WHAT TO DO: Output every entry exactly, from the first line to the last.

Data listing:

** begin **

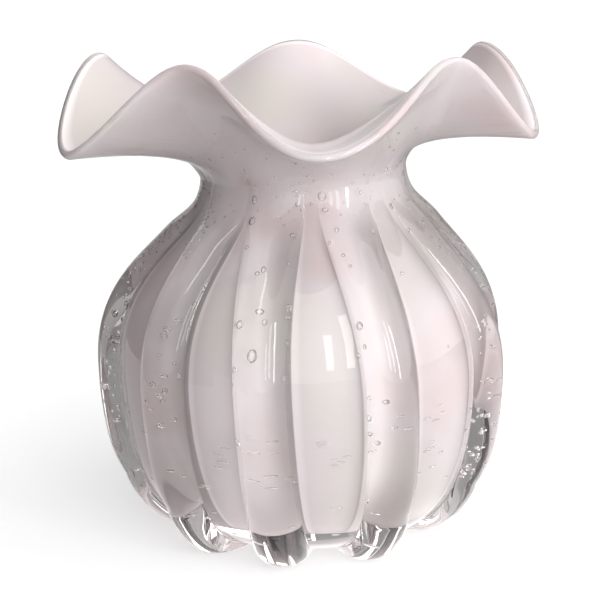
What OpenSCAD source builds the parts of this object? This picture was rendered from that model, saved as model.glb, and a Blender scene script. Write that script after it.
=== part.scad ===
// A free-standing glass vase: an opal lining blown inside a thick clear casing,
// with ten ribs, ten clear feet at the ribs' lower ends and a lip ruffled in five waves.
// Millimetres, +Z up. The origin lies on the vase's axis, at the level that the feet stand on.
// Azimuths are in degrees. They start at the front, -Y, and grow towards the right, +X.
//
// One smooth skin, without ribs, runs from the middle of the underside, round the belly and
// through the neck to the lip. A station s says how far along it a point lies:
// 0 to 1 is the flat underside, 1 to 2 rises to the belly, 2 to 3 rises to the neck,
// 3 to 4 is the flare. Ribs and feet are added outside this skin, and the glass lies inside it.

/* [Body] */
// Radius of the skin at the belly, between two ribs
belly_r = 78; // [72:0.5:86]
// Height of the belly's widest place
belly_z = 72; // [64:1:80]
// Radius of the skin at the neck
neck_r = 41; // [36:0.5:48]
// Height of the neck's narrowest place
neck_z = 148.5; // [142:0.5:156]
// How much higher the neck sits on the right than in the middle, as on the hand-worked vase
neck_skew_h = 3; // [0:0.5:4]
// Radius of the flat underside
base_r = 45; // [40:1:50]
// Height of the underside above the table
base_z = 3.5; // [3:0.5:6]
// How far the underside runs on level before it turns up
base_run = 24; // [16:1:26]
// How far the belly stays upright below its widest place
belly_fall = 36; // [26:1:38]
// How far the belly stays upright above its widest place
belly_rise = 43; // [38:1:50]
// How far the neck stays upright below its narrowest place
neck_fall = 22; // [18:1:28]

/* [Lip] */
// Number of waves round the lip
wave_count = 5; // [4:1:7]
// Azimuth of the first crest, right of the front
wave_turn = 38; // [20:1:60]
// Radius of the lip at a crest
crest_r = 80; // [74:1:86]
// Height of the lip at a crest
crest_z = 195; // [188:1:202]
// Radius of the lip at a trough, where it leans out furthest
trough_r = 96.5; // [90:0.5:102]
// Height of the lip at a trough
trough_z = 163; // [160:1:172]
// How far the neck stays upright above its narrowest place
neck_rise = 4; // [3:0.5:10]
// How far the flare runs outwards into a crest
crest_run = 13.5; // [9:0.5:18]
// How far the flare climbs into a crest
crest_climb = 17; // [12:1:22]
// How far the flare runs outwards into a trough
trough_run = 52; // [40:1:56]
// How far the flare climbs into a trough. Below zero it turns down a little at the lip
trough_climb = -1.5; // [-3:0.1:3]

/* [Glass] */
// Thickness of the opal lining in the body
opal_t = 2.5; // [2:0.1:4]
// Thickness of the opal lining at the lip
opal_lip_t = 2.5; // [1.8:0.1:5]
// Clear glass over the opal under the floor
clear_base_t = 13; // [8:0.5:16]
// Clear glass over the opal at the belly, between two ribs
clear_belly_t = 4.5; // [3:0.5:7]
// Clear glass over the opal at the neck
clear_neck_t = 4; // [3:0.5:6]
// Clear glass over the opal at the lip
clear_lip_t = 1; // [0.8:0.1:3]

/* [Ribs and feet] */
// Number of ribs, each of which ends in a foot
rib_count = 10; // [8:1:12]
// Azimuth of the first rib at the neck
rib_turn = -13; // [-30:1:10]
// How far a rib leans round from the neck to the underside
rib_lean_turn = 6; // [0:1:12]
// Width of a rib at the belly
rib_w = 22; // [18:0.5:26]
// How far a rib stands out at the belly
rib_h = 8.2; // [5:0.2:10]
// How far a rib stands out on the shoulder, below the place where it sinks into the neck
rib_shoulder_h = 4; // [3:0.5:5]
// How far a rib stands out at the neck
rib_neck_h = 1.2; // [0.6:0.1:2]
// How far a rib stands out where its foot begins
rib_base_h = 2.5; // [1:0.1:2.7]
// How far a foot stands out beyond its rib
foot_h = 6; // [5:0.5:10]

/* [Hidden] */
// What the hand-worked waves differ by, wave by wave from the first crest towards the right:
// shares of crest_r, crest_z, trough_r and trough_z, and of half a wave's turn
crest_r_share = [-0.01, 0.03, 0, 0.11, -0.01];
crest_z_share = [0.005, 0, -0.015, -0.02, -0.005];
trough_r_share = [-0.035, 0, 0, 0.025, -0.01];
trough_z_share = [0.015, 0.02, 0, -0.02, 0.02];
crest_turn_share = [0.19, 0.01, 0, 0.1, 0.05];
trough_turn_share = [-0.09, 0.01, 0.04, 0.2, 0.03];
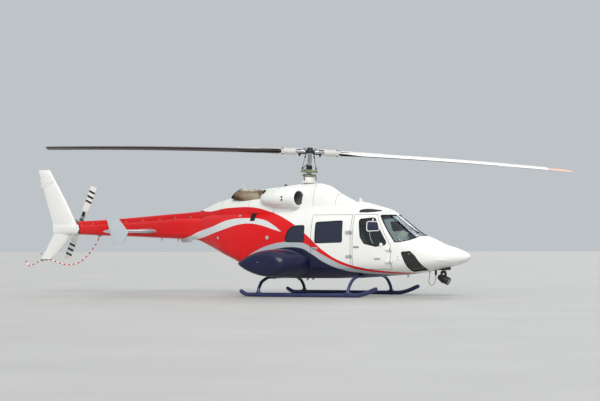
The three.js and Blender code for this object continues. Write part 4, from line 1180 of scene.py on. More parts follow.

** end **

RESPONSE:
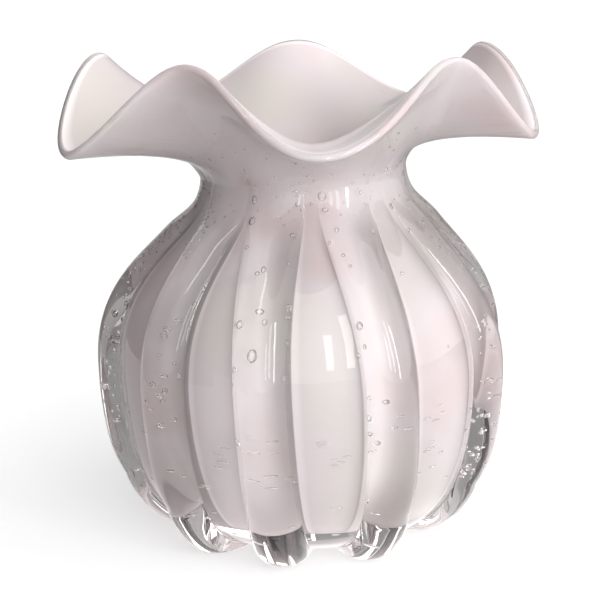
What OpenSCAD source builds the parts of this object? This picture was rendered from that model, saved as model.glb, and a Blender scene script. Write that script after it.
=== part.scad ===
// A free-standing glass vase: an opal lining blown inside a thick clear casing,
// with ten ribs, ten clear feet at the ribs' lower ends and a lip ruffled in five waves.
// Millimetres, +Z up. The origin lies on the vase's axis, at the level that the feet stand on.
// Azimuths are in degrees. They start at the front, -Y, and grow towards the right, +X.
//
// One smooth skin, without ribs, runs from the middle of the underside, round the belly and
// through the neck to the lip. A station s says how far along it a point lies:
// 0 to 1 is the flat underside, 1 to 2 rises to the belly, 2 to 3 rises to the neck,
// 3 to 4 is the flare. Ribs and feet are added outside this skin, and the glass lies inside it.

/* [Body] */
// Radius of the skin at the belly, between two ribs
belly_r = 78; // [72:0.5:86]
// Height of the belly's widest place
belly_z = 72; // [64:1:80]
// Radius of the skin at the neck
neck_r = 41; // [36:0.5:48]
// Height of the neck's narrowest place
neck_z = 148.5; // [142:0.5:156]
// How much higher the neck sits on the right than in the middle, as on the hand-worked vase
neck_skew_h = 3; // [0:0.5:4]
// Radius of the flat underside
base_r = 45; // [40:1:50]
// Height of the underside above the table
base_z = 3.5; // [3:0.5:6]
// How far the underside runs on level before it turns up
base_run = 24; // [16:1:26]
// How far the belly stays upright below its widest place
belly_fall = 36; // [26:1:38]
// How far the belly stays upright above its widest place
belly_rise = 43; // [38:1:50]
// How far the neck stays upright below its narrowest place
neck_fall = 22; // [18:1:28]

/* [Lip] */
// Number of waves round the lip
wave_count = 5; // [4:1:7]
// Azimuth of the first crest, right of the front
wave_turn = 38; // [20:1:60]
// Radius of the lip at a crest
crest_r = 80; // [74:1:86]
// Height of the lip at a crest
crest_z = 195; // [188:1:202]
// Radius of the lip at a trough, where it leans out furthest
trough_r = 96.5; // [90:0.5:102]
// Height of the lip at a trough
trough_z = 163; // [160:1:172]
// How far the neck stays upright above its narrowest place
neck_rise = 4; // [3:0.5:10]
// How far the flare runs outwards into a crest
crest_run = 13.5; // [9:0.5:18]
// How far the flare climbs into a crest
crest_climb = 17; // [12:1:22]
// How far the flare runs outwards into a trough
trough_run = 52; // [40:1:56]
// How far the flare climbs into a trough. Below zero it turns down a little at the lip
trough_climb = -1.5; // [-3:0.1:3]

/* [Glass] */
// Thickness of the opal lining in the body
opal_t = 2.5; // [2:0.1:4]
// Thickness of the opal lining at the lip
opal_lip_t = 2.5; // [1.8:0.1:5]
// Clear glass over the opal under the floor
clear_base_t = 13; // [8:0.5:16]
// Clear glass over the opal at the belly, between two ribs
clear_belly_t = 4.5; // [3:0.5:7]
// Clear glass over the opal at the neck
clear_neck_t = 4; // [3:0.5:6]
// Clear glass over the opal at the lip
clear_lip_t = 1; // [0.8:0.1:3]

/* [Ribs and feet] */
// Number of ribs, each of which ends in a foot
rib_count = 10; // [8:1:12]
// Azimuth of the first rib at the neck
rib_turn = -13; // [-30:1:10]
// How far a rib leans round from the neck to the underside
rib_lean_turn = 6; // [0:1:12]
// Width of a rib at the belly
rib_w = 22; // [18:0.5:26]
// How far a rib stands out at the belly
rib_h = 8.2; // [5:0.2:10]
// How far a rib stands out on the shoulder, below the place where it sinks into the neck
rib_shoulder_h = 4; // [3:0.5:5]
// How far a rib stands out at the neck
rib_neck_h = 1.2; // [0.6:0.1:2]
// How far a rib stands out where its foot begins
rib_base_h = 2.5; // [1:0.1:2.7]
// How far a foot stands out beyond its rib
foot_h = 6; // [5:0.5:10]

/* [Hidden] */
// What the hand-worked waves differ by, wave by wave from the first crest towards the right:
// shares of crest_r, crest_z, trough_r and trough_z, and of half a wave's turn
crest_r_share = [-0.01, 0.03, 0, 0.11, -0.01];
crest_z_share = [0.005, 0, -0.015, -0.02, -0.005];
trough_r_share = [-0.035, 0, 0, 0.025, -0.01];
trough_z_share = [0.015, 0.02, 0, -0.02, 0.02];
crest_turn_share = [0.19, 0.01, 0, 0.1, 0.05];
trough_turn_share = [-0.09, 0.01, 0.04, 0.2, 0.03];
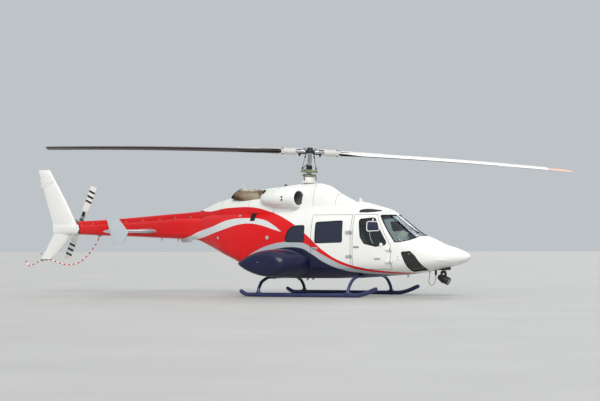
The three.js and Blender code for this object continues. Write part 4, from line 1180 of scene.py on. More parts follow.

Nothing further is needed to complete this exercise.